THE ORIGIN STORY
Hello!
Thank you so much for taking the time to read this. Today I would like to talk to you about a recent project I worked on for an amazing nonprofit called Human Rights First. HRF is an amazing organization dedicated to the defense of human dignity and the rights & freedom of people everywhere. It was truly a privilege to work with them and the project we are building for them will help asylum cases throughout the country. Keep in mind we are not talking about mental asylums here 🤔. The type of asylum HRF deals with are legal cases where someone not from the United States is requesting to come live in the US for their own protection. Pretty awesome cause to fight for!
Ah but there is some intrigue lurking in the background here 👀. As it turns out right now there is no aggregation of asylum case data. This type of dataset exists for many other types of legal cases in the US but not for asylum cases. Because of this many people who need help have not gotten it and have had to suffer.
Enter stage left: HRF and their amazing goal of aggregating this case data from trustworthy sources! After collecting the data this tool will make it easily accessible to asylum attorneys seeking to aid their clients! Not only that it will also allow policy shakers & movers to find ways of improving our legal system! This is where I and my team of amazing developers step in, ready to deliver some beautiful code.

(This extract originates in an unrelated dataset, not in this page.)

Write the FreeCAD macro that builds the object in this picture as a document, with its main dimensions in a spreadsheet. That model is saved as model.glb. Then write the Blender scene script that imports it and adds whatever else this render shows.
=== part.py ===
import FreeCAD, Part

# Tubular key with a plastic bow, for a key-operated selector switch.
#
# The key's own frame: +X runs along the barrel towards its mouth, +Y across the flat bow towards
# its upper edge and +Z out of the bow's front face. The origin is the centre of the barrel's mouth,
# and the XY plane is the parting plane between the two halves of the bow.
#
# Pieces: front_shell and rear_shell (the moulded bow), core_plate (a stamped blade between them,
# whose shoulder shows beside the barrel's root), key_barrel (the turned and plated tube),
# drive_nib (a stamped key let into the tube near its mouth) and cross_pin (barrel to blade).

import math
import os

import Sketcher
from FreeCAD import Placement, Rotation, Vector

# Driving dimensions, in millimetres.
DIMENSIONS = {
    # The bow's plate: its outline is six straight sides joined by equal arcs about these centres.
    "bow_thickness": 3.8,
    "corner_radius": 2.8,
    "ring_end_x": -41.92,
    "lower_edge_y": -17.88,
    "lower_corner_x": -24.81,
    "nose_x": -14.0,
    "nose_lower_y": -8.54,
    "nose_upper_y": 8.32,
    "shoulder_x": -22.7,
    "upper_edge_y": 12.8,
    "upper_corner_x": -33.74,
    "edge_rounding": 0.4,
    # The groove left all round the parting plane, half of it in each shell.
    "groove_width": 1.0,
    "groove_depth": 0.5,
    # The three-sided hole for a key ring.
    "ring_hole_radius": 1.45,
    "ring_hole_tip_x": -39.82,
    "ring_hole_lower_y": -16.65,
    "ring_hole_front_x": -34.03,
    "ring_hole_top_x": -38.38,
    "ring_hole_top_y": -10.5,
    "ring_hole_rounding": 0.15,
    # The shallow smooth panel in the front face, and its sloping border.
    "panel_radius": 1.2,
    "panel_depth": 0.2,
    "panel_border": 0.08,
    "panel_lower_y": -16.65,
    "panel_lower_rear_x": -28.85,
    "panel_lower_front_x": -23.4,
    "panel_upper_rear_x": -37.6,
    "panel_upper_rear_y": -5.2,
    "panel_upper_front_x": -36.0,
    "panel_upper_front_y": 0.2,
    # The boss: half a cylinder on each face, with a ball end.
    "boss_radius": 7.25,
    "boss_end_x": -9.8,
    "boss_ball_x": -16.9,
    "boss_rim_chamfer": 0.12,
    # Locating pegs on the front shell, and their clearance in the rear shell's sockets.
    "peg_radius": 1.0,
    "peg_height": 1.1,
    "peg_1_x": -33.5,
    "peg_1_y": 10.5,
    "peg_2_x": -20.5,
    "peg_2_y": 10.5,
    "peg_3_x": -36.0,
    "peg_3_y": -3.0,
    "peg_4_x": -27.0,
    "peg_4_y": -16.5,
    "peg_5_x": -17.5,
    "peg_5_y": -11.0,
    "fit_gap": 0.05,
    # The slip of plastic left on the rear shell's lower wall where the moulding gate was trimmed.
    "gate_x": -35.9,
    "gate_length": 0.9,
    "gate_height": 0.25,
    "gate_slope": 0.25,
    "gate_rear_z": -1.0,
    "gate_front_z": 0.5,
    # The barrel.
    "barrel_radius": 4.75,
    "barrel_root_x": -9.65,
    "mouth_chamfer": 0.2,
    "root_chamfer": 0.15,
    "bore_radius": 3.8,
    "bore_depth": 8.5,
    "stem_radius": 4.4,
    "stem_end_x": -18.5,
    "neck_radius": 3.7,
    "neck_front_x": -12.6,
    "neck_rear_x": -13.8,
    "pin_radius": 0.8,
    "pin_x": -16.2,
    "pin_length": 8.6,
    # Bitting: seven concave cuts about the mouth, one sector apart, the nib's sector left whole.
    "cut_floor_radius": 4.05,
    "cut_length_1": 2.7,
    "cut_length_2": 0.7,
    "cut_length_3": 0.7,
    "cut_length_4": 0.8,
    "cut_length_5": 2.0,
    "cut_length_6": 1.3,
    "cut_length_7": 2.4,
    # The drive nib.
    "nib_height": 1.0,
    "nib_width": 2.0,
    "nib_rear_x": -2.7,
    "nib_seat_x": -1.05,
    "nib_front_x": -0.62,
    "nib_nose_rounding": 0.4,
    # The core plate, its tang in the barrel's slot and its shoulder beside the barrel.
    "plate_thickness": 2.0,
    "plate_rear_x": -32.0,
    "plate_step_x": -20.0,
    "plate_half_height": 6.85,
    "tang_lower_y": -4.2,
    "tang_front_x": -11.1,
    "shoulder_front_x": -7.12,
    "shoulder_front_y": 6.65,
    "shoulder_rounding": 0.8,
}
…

I am going to throw in a quick spoiler here. This was actually the first real-world team project that I had worked on 👀. I was absolutely terrified, especially because we only had a month to work on it. I had never worked with such a large team before or on such a large codebase and was genuinely flabbergasted as to how everything was going to mesh together smoothly. I understood what I was capable of and comfortable working on, but not so much for the rest of my team. Some wanted to do frontend, some backend, and the data scientists also used a completely different language! What was I going to do?
THE MINI BOSS
So here I am thrown into this unfamiliar codebase, with unfamiliar pieces of data, on a team I had never worked with before, and all three were huge! Great😅. After taking a few deep breaths to get my bearings in this ocean of unknowns, I began to see a light….it was….my problem-solving framework UPER! Understand Plan Execute Reflect. Well, the first step is understanding…time to set aside my coding fingers, put on my reading eyeballs, and dive into this codebase!
After swimming around in the code for days on end with nothing to sustain me but objects and promises a bit of understanding started to trickle in. What I found was genuinely beautiful and terrifying. The project that I had worked with had been meticulously crafted and very well thought out, I was very pleased and proud to inherit it. Alas, every silver cloud has a not so silver lining…that’s the saying, right? Anyway, it was becoming more and more apparent to me that in certain areas of the application, especially where the actual points of data were concerned, there seemed to be a breakdown of communication. Some things that needed to line up just we’re not lining up.
So I began to formulate a plan 🤔. An overhaul of sorts. We needed unification in certain key areas of our app. It was intended for users to be able to upload case documents, have them be scrapped by our brilliant data scientists document scraper, and then be added into the database pending approval from an admin. These three features required everything to line up perfectly on the frontend, the backend, and the data science end. Thus my goal was formed. I would become the bridge between them, I would become THE AVATAR! Okay, I still can’t control elements but you get the idea… and so my next task was set…
THE FINAL BOSS
Here we are then, we have found what appears to be the biggest problem needing solving for this project… TIME FOR UPER! My first step in understanding was to familiarize myself as much as possible with the data we would be working with. I reached out to my DS teammates and spent much zoom time working with them to hammer out the data points and return values for the scraper. It was a fascinating dive into their world of algorithms and I can’t wait to study more in the future. After getting as much information as I could from DS it was time to have a look at the backend holding all our case information. Boy, I wish I could have avoided that! Looks like an entire storage rework for the cases is on the agenda!
This is finally where I was able to dive in and start coding. I began by making all the necessary adjustments to the backend. This included a complete restructuring of the cases table and recreating all of our seed cases with the new table structure…. Wow, my fingers were tired after that. During the process, I made sure to let my teammates in the backend know about the changes to the data structure so they could adjust their work as needed.
Once the backend was nice and shiny the process of going through everything on the frontend and getting it adjusted was next on the list. Thankfully with modern tools, it was not too painful. Drifting on over to the front end, by the light of the moon, I snuck my branch in making changes wherever they were needed. In the morning I made sure to communicate the changes to my frontend teammates, of course, so they could adjust accordingly!😇
THE SPOILS
Goodness, gracious I am exhausted!
The team working on this project all put in an amazing amount of effort to deliver some very real and very powerful progress in a limited amount of time. We got many parts of the main functionality of the app up and running and are leaving a solid groundwork for the next group of developers.
After all of this incredible effort from such a diverse team both technically and demographically, a great realization finally dawned on me. I’m sure you have all heard or read it before, communication is paramount!
The actual truthiness of this fact did not become clear to me until this very moment, in this very project. NO ONE is going to ever know all the things! The KEY to building a successful full-stack app is FULL-STACK COMMUNICATION Don’t you ever forget it!